Thursday, 8 March 2018

Ceisteanna (186)

Danny Healy-Rae

Ceist:

186. Deputy Danny Healy-Rae asked the Minister for Justice and Equality his plans for mandatory sentences for persons that break in and burgle homes especially those of elderly persons; and if he will make a statement on the matter. [10871/18]

Amharc ar fhreagra

Freagraí scríofa (Ceist ar Justice)

The law already treats burglary very seriously. For burglary, the maximum penalty is 14 years' imprisonment, and for aggravated burglary, a sentence of up to life imprisonment can be imposed. In 2015, the law in this area was further strengthened by the introduction of legislation targeting repeat offenders.
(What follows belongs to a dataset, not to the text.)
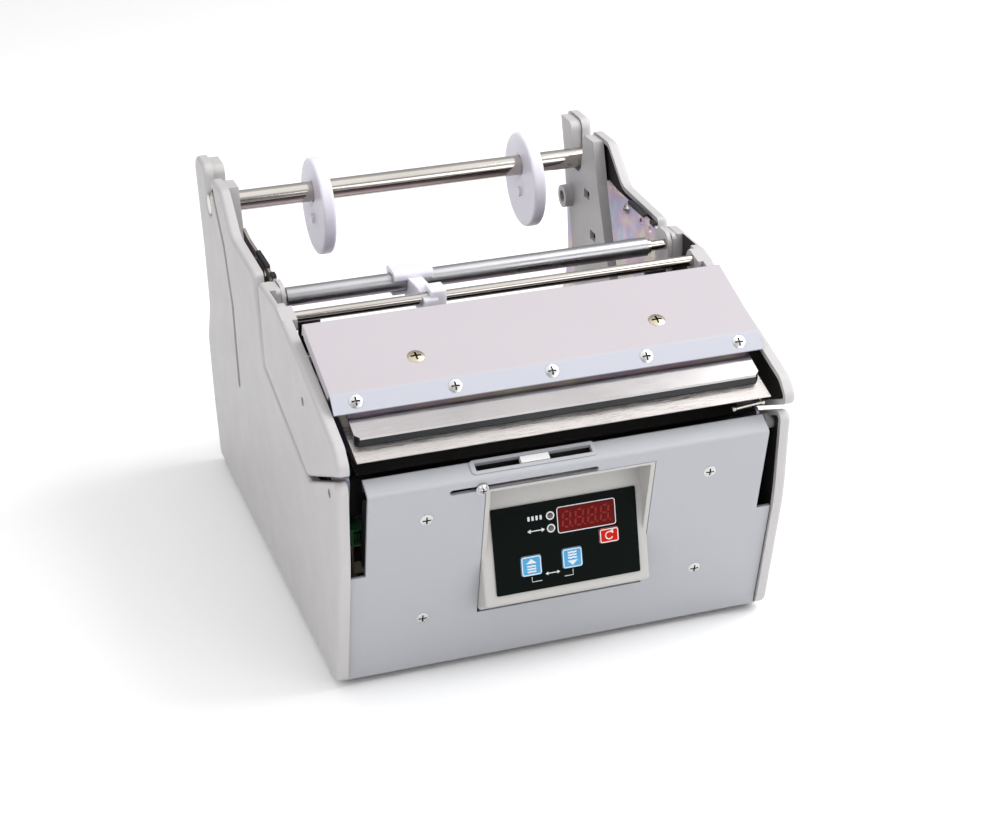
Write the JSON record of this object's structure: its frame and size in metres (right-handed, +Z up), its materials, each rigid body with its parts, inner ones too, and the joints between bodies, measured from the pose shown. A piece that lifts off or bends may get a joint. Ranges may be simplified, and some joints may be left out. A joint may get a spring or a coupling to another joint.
{
  "type": "label dispenser",
  "caption": "Tabletop automatic label dispenser: grey side shells, hinged peel head, roll shaft with two core discs, motor-driven feed and a sloped keypad box.",
  "frame": {"origin": "Centre of the footprint at the level of the feet's undersides; X across the width, to the operator's right.", "axes": "+X to the operator's right, +Y from the operator to the back, +Z up."},
  "size_m": [0.255, 0.3455, 0.21],
  "materials": {
    "shell_plastic": "fine spark texture, light warm grey",
    "cradle_plastic": "fine texture, mid grey",
    "zinc_plate": "zinc plated, faint iridescent passivation",
    "black_rubber": "smooth",
    "panel_paint": "fine powder coat, bluish light grey",
    "cover_paint": "fine powder coat, pale warm grey",
    "black_paint": "satin black powder coat",
    "black_plastic": "fine texture",
    "box_plastic": "fine texture, light warm grey",
    "white_plastic": "smooth",
    "white_nylon": "slightly translucent nylon",
    "connector_beige": "smooth",
    "board_green": "solder mask",
    "overlay_black": "printed polyester film",
    "window_red": "tinted clear window",
    "lens_clear": "clear lens",
    "key_red": "printed film",
    "key_blue": "printed film",
    "bright_steel": "ground and polished",
    "satin_aluminium": "satin anodised",
    "polished_steel": "polished sheet",
    "peel_steel": "fine brushed sheet",
    "dark_acrylic": "smoked, polished edge",
    "roller_rubber": "ground",
    "green_belt": "moulded",
    "motor_case": "satin",
    "screw_steel": "nickel plated",
    "screw_brass": "yellow passivated"
  },
  "bodies": {
    "base": {"right_shell": "shell_plastic", "left_shell": "shell_plastic", "side_frames": "zinc_plate", "roll_cradles": "cradle_plastic", "edge_trims": "black_rubber", "base_tray": "zinc_plate", "feet": "black_rubber", "inner_deck": "zinc_plate", "rear_panel": "panel_paint", "power_inlet": "black_plastic", "switch_body": "black_plastic", "power_supply": "zinc_plate", "tie_bars": "bright_steel", "front_panel": "panel_paint", "control_box": "box_plastic", "keypad_overlay": "overlay_black", "display_window": "window_red", "status_lenses": "lens_clear", "control_board": "board_green", "board_connectors": "connector_beige", "web_guard": "black_paint", "guide_axle": "bright_steel", "roller_bearings": "bright_steel", "drive_belt": "green_belt", "motor": "motor_case", "motor_bracket": "zinc_plate", "feeler_switch": "black_plastic", "stop_buffers": "black_rubber", "buffer_brackets": "zinc_plate", "pivot_posts": "shell_plastic", "panel_screws": "screw_steel", "chassis_screws": "screw_steel"},
    "head": {"top_cover": "cover_paint", "cover_brackets": "zinc_plate", "press_plate": "polished_steel", "press_bar": "dark_acrylic", "peel_plate": "peel_steel", "right_cheek": "shell_plastic", "left_cheek": "shell_plastic", "head_side_plates": "zinc_plate", "head_shaft": "bright_steel", "cover_screws": "screw_brass", "head_screws": "screw_steel"},
    "roll_shaft": {"roll_shaft": "bright_steel"},
    "left_core_disc": {"left_core_disc": "white_nylon"},
    "right_core_disc": {"right_core_disc": "white_nylon"},
    "guide_tube": {"guide_tube": "satin_aluminium"},
    "width_guide": {"width_guide": "white_nylon"},
    "sensor_carriage": {"sensor_slider": "white_plastic", "sensor_bracket": "zinc_plate", "sensor_clamp_screw": "screw_steel"},
    "key_reset": {"key_reset": "key_red"},
    "key_up": {"key_up": "key_blue"},
    "key_down": {"key_down": "key_blue"},
    "switch_rocker": {"switch_rocker": "black_plastic"},
    "drive_roller": {"drive_roller": "roller_rubber", "drive_pulley": "white_nylon"},
    "pinch_roller": {"pinch_roller": "bright_steel"},
    "motor_shaft": {"motor_pulley": "white_nylon"},
    "feeler": {"feeler_wire": "bright_steel"}
  },
  "joints": [
    {"name": "head_hinge", "type": "hinge", "parent": "base", "child": "head", "pos_m": [0, -0.0135, 0.181], "axis": [-1, 0, 0], "range_deg": [0, 60]},
    {"name": "roll_shaft_spin", "type": "hinge", "parent": "base", "child": "roll_shaft", "pos_m": [0, 0.1345, 0.18775], "axis": [1, 0, 0], "continuous": true},
    {"name": "left_disc_slide", "type": "slide", "parent": "roll_shaft", "child": "left_core_disc", "axis": [1, 0, 0], "range_m": [-0.04, 0.06]},
    {"name": "right_disc_slide", "type": "slide", "parent": "roll_shaft", "child": "right_core_disc", "axis": [1, 0, 0], "range_m": [-0.06, 0.022]},
    {"name": "guide_tube_spin", "type": "hinge", "parent": "base", "child": "guide_tube", "pos_m": [0, -0.0135, 0.181], "axis": [1, 0, 0], "continuous": true},
    {"name": "width_guide_slide", "type": "slide", "parent": "head", "child": "width_guide", "axis": [1, 0, 0], "range_m": [-0.04, 0.12]},
    {"name": "sensor_slide", "type": "slide", "parent": "base", "child": "sensor_carriage", "axis": [1, 0, 0], "range_m": [-0.014, 0.023]},
    {"name": "reset_key_press", "type": "slide", "parent": "base", "child": "key_reset", "axis": [0, 0.9816, -0.1908], "range_m": [0, 0.0004], "stiffness_N_per_m": 1200},
    {"name": "up_key_press", "type": "slide", "parent": "base", "child": "key_up", "axis": [0, 0.9816, -0.1908], "range_m": [0, 0.0004], "stiffness_N_per_m": 1200},
    {"name": "down_key_press", "type": "slide", "parent": "base", "child": "key_down", "axis": [0, 0.9816, -0.1908], "range_m": [0, 0.0004], "stiffness_N_per_m": 1200},
    {"name": "power_switch_rock", "type": "hinge", "parent": "base", "child": "switch_rocker", "pos_m": [0.04, 0.1565, 0.03], "axis": [0, 0, -1], "range_deg": [0, 20]},
    {"name": "drive_roller_spin", "type": "hinge", "parent": "base", "child": "drive_roller", "pos_m": [0, -0.106, 0.11], "axis": [1, 0, 0], "continuous": true},
    {"name": "pinch_roller_spin", "type": "hinge", "parent": "base", "child": "pinch_roller", "pos_m": [0, -0.08495, 0.11766], "axis": [1, 0, 0], "continuous": true},
    {"name": "motor_shaft_spin", "type": "hinge", "parent": "base", "child": "motor_shaft", "pos_m": [-0.09, -0.082, 0.06], "axis": [1, 0, 0], "continuous": true},
    {"name": "feeler_lever", "type": "hinge", "parent": "base", "child": "feeler", "pos_m": [0.112, -0.148, 0.1434], "axis": [0, 1, 0], "range_deg": [-8, 8], "stiffness_Nm_per_rad": 0.02}
  ],
  "couplings": [
    {"joint": "pinch_roller_spin", "follows": "drive_roller_spin", "ratio": -1.2},
    {"joint": "motor_shaft_spin", "follows": "drive_roller_spin", "ratio": 1.8523}
  ]
}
The Criminal Justice (Burglary of Dwellings) Act 2015 seeks to ensure that persons awaiting trial for burglary of a dwelling who have recent convictions or pending charges for domestic burglaries can be denied bail in appropriate cases. The Act also provides for consecutive sentences for prolific burglars of dwellings. In addition, the Criminal Justice Act 2007 provides for presumptive minimum sentences for certain repeat offences in certain circumstances. The offences to which these presumptive minimum sentences apply include aggravated burglary. In deciding the sentence to be imposed in a particular case, a court will take into account the mitigating and aggravating factors, including the vulnerability of the victim.

On mandatory sentences, I am mindful that there are differing views. The Law Reform Commission and the Strategic Review of Penal Policy have made recommendations against mandatory sentences and their views are always considered seriously. However, I will continue to keep the law in this area under review.